EX-99.(D)(2) 10 d346316dex99d2.htm INFORMATION AGENT ENGAGEMENT LETTER BETWEEN THE FUND AND AST FUND SOLUTIONS, LLC Information Agent Engagement Letter between the Fund and AST Fund Solutions, LLC

LOGO

April 26, 2017                            

The Korea Fund, Inc.

c/o Allianz Global Investors U.S. LLC

1633 Broadway

New York, New York 10019

Attn: Chief Legal Officer

Information Agent

Engagement Letter

Ladies and Gentlemen:

This engagement letter (the “Engagement Letter”) by and between AST Fund Solutions, LLC, a Delaware limited liability company (“ASTFS”), and The Korea Fund, Inc., a Maryland corporation (the “Company”), sets forth the terms and conditions of the engagement of ASTFS by the Company in connection with the proposed tender offer of 10% of the Company’s outstanding shares of common stock, $0.01 par value per share (the “Common Stock”), of the Company (the “Transaction”) upon the terms and conditions set forth in that certain Offer to Purchase dated as of April 26, 2016 (the “Offer to Purchase”).

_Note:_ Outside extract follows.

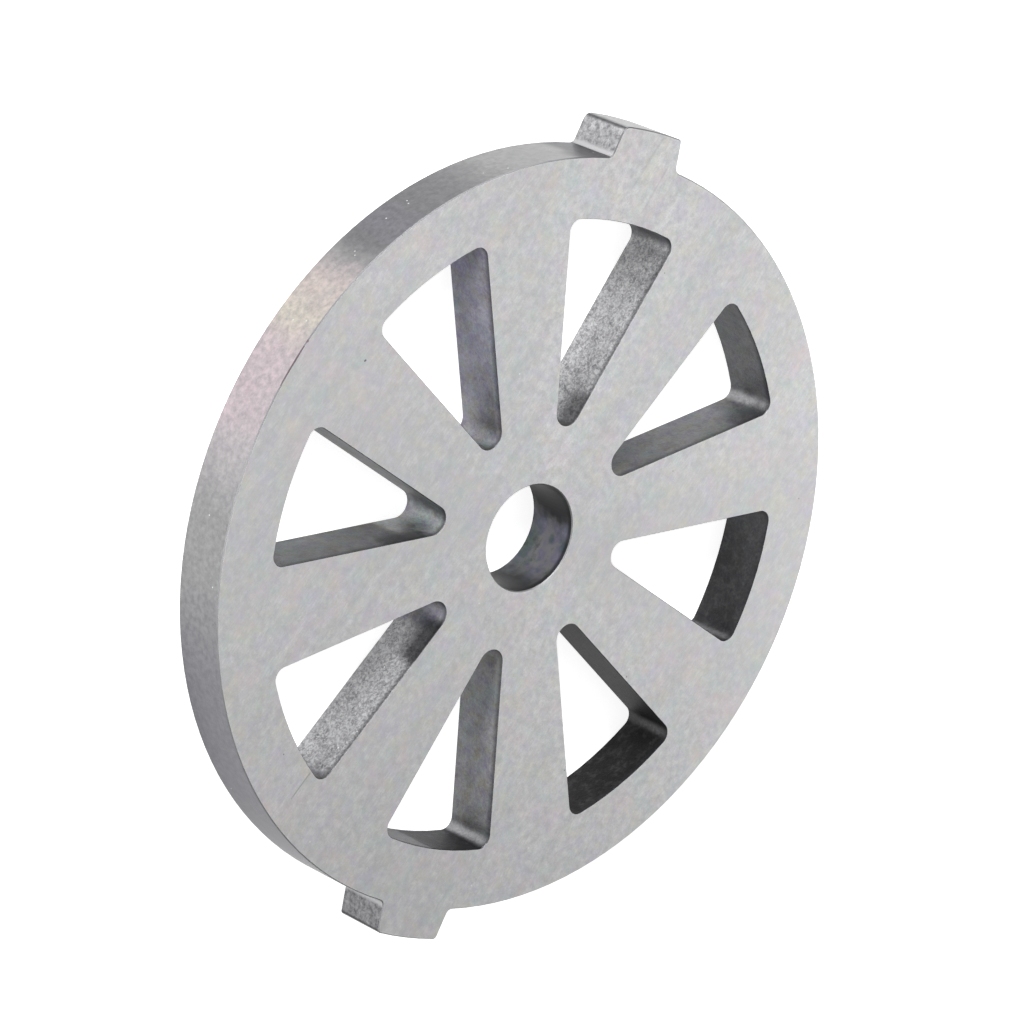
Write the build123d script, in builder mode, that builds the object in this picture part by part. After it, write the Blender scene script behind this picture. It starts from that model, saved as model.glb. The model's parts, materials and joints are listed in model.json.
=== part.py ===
"""Meat grinder plate: one flat steel disc that the knife of a meat grinder sweeps over.

Eight tapered slots open the disc, like the gaps between the spokes of a wheel. The end pin of the
grinder's worm turns in the round bore, and two lugs on the rim drop into notches in the grinder's
mouth, so that the plate stays still while the knife goes round on its front face.

The frame: millimetres, +Z along the axis of the bore. The rear face lies on Z = 0 with its centre
at the origin, the ground front face looks up, and the two lugs point along +Y and -Y.
"""

from build123d import *
from math import radians, sin
import os

# ---- Driving dimensions, in millimetres and degrees ----

# The disc.
plate_diameter = 56.2
plate_thickness = 4.36
bore_diameter = 8.0

# The slots. Each one starts at the hub, widens on its way out and stops at the rim.
slot_count = 8
hub_wall = 4.46             # from the wall of the bore to the round inner end of a slot
rim_width = 4.52            # from the curved outer end of a slot to the edge of the disc
slot_taper = 34.5           # angle between the two straight sides of a slot
slot_inner_round = 1.08     # full round at the inner end
slot_corner_round = 0.9     # where a straight side meets the curved outer end

# The lugs. They stand in line with two opposite slots.
lug_count = 2
lug_height = 2.3            # how far a lug stands out of the rim
lug_root_width = 6.48
lug_tip_width = 5.74
lug_root_round = 0.5
lug_tip_round = 0.3
lug_soft_corner_round = 0.65    # one corner, on the -X side of the +Y lug, is much rounder

# All edges of the two flat faces are broken, just enough to take the burr off.
edge_break = 0.08           # outline and bore
slot_edge_break = 0.04      # slots, which shear the meat against the knife and stay sharper

# ---- Sizes that follow from them ----

plate_radius = plate_diameter / 2
bore_radius = bore_diameter / 2
slot_outer_radius = plate_radius - rim_width
slot_inner_radius = bore_radius + hub_wall

# The straight sides of a slot, drawn on inwards, meet in a point on its centre line. The inner
# round touches both of them, with its centre one radius outside the slot's inner end.
slot_round_centre = slot_inner_radius + slot_inner_round
slot_apex = slot_round_centre - slot_inner_round / sin(radians(slot_taper / 2))

# A lug narrows evenly from its root to its tip. Its flanks are drawn one lug height further both
# ways, in under the edge of the disc and out past the tip, and trimmed there.
lug_tip_radius = plate_radius + lug_height
lug_narrowing = (lug_root_width - lug_tip_width) / 2
lug_foot = (lug_root_width / 2 + lug_narrowing, plate_radius - lug_height)
lug_top = (lug_tip_width / 2 - lug_narrowing, lug_tip_radius + lug_height)
lug_soft_corner = (-lug_tip_width / 2, lug_tip_radius)

# ---- One lug, pointing along +Y ----

with BuildSketch() as lug:
    with BuildLine():
        flank = Line(lug_foot, lug_top)
        opposite_flank = mirror(flank, about=Plane.YZ)
        Line(flank @ 0, opposite_flank @ 0)
        Line(flank @ 1, opposite_flank @ 1)
    make_face()
    # The tip is turned to a circle about the bore.
    Circle(lug_tip_radius, mode=Mode.INTERSECT)

# ---- The outline: a disc with its lugs ----

with BuildSketch() as outline:
    Circle(plate_radius)
    with PolarLocations(0, lug_count):
        add(lug.sketch)
    # Seen from the bore, the corners at the lugs' roots are the nearest, and those at their tips
    # the furthest. The soft corner is sorted to the front, and rounded last.
    fillet(outline.vertices().group_by(SortBy.DISTANCE)[0], lug_root_round)
    tip_corners = outline.vertices().group_by(SortBy.DISTANCE)[-1]
    fillet(tip_corners.sort_by_distance(lug_soft_corner)[1:], lug_tip_round)
    fillet(outline.vertices().sort_by_distance(lug_soft_corner)[0], lug_soft_corner_round)

# ---- One slot, pointing along +Y ----

with BuildSketch() as slot:
    with BuildLine():
        side = PolarLine((0, slot_apex), plate_diameter, 90 - slot_taper / 2)
        opposite_side = mirror(side, about=Plane.YZ)
        Line(side @ 1, opposite_side @ 1)
    make_face()
    # The outer end is a circle about the bore, so that the rim is equally wide all along.
    Circle(slot_outer_radius, mode=Mode.INTERSECT)
    fillet(slot.vertices().group_by(SortBy.DISTANCE)[-1], slot_corner_round)
    fillet(slot.vertices().group_by(SortBy.DISTANCE)[0], slot_inner_round)

# ---- The plate ----

with BuildPart() as grinder_plate:
    # The blank, bored and with its edges broken.
    with BuildSketch():
        add(outline.sketch)
        Circle(bore_radius, mode=Mode.SUBTRACT)
    extrude(amount=plate_thickness)
    chamfer(grinder_plate.faces().filter_by(Axis.Z).edges(), edge_break)

    # The slots, straight through, and the edges that they leave on the two faces.
    with BuildSketch():
        with PolarLocations(0, slot_count):
            add(slot.sketch)
    extrude(amount=plate_thickness, mode=Mode.SUBTRACT)
    slot_edges = grinder_plate.edges(Select.LAST).group_by(Axis.Z)
    chamfer(slot_edges[0] + slot_edges[-1], slot_edge_break)

grinder_plate.part.label = "grinder_plate"

os.makedirs("parts", exist_ok=True)
export_step(grinder_plate.part, "parts/grinder_plate.step")
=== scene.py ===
# %% [markdown]
# # The looks of a meat grinder plate
#
# A grinder plate is a flat steel disc that sits across the mouth of a meat grinder. A knife turns against
# its front face and cuts the meat as it is pressed through the slots. This script takes the finished solid
# of the plate, gives every surface the finish that its making leaves, lays it on a pale floor and lights
# it.
#
# The solid comes as a "frame". Its shape is already exact, so nothing here moves a corner of it: what is
# left is the work of whoever finishes the steel and lights it.

# %% Load the frame
import json
from math import cos, radians, sin

import bpy
from mathutils import Matrix, Vector


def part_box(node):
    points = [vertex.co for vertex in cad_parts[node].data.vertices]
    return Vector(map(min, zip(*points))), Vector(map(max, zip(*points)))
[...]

This Engagement Letter shall commence on the date hereof and shall terminate on the completion, expiration or termination of the Transaction (the “Term”). Capitalized terms used herein and not defined shall have the definitions ascribed to such terms in the Offer to Purchase.

1. Services.

(a) The Company hereby retains ASTFS as information agent (the “Information Agent”).

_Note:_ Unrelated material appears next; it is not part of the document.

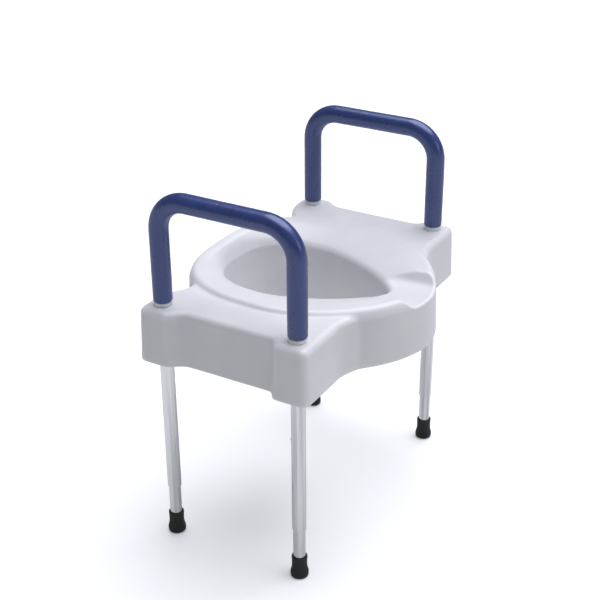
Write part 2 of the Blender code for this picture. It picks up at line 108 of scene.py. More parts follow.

(b) In its capacity as Information Agent, ASTFS shall provide advisory and consulting services (the “Services”) and shall contact, and provide information with respect to the Transaction, to holders of Common Stock (collectively, the “Shareholders”). In no event shall ASTFS make any recommendation to Shareholders regarding whether to tender or refrain from tendering Common Stock.

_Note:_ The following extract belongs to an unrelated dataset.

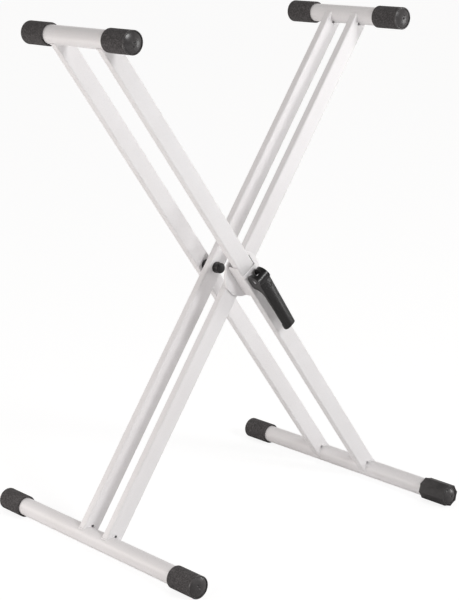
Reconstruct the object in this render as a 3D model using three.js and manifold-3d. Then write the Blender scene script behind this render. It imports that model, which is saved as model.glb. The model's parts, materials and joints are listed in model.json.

(c) ASTFS shall use, and shall be provided by the Company with as many copies as ASTFS may reasonably request from time to time, of the following materials prepared by the Company: (i) the Offer to Purchase; (ii) a Letter of Transmittal, (iii) press releases and newspaper advertisements, if applicable; (iv) letters to brokers, dealers and banks relating to the Transaction; and (v) any and all amendments or supplements to the foregoing (collectively, the “Materials”).

2. Fees and Expenses.

(a) As consideration for the Services, the Company shall pay to ASTFS a non-refundable fee of $8,500, payable in full upon the completion, expiration or termination of the Transaction (the “Service Fee”).

48 Wall Street, 22nd Floor, New York, NY 10005        T 212.269.5550        dfking.com


(b) In the event that the Company (i) extends the Term, the Company shall pay to ASTFS an extension fee of $2,500, for such, and each subsequent, extension (the “Extension Fee”) and (ii) requests that ASTFS provide additional services, the Company shall pay to ASTFS additional fees for such services at ASTFS’s reasonable and customary rates, such fees to be mutually agreed to by the parties hereto at such time (the “Additional Service Fee”; together with the Service Fee and the Extension Fee, the “Fees”).

(c) The Company shall reimburse ASTFS for all reasonable and documented expenses incurred by ASTFS (the “Expenses”).

(d) For the avoidance of doubt, payment of the Fees and Expenses shall be conditioned neither on the successful consummation of the Transaction nor on receipt of a certain number of Notes and shall be payable promptly after written demand therefor.

3. Information. The Company acknowledges that it shall be solely responsible for the information, other than any information provided by ASTFS to the Company, contained in the Materials (the “Information”). ASTFS shall be entitled to use and rely upon the Information without responsibility for independent verification thereof and does not assume responsibility for the accuracy or completeness of the Information. The Company shall advise ASTFS reasonably promptly of any amendment or supplement to the Materials and shall provide such amendment or supplement to ASTFS as soon as practicable. Except as may be required by law, the Company hereby agrees that none of the Materials shall make reference to ASTFS without ASTFS’s prior review and written or oral approval (such approval not to be unreasonably withheld, delayed or conditioned).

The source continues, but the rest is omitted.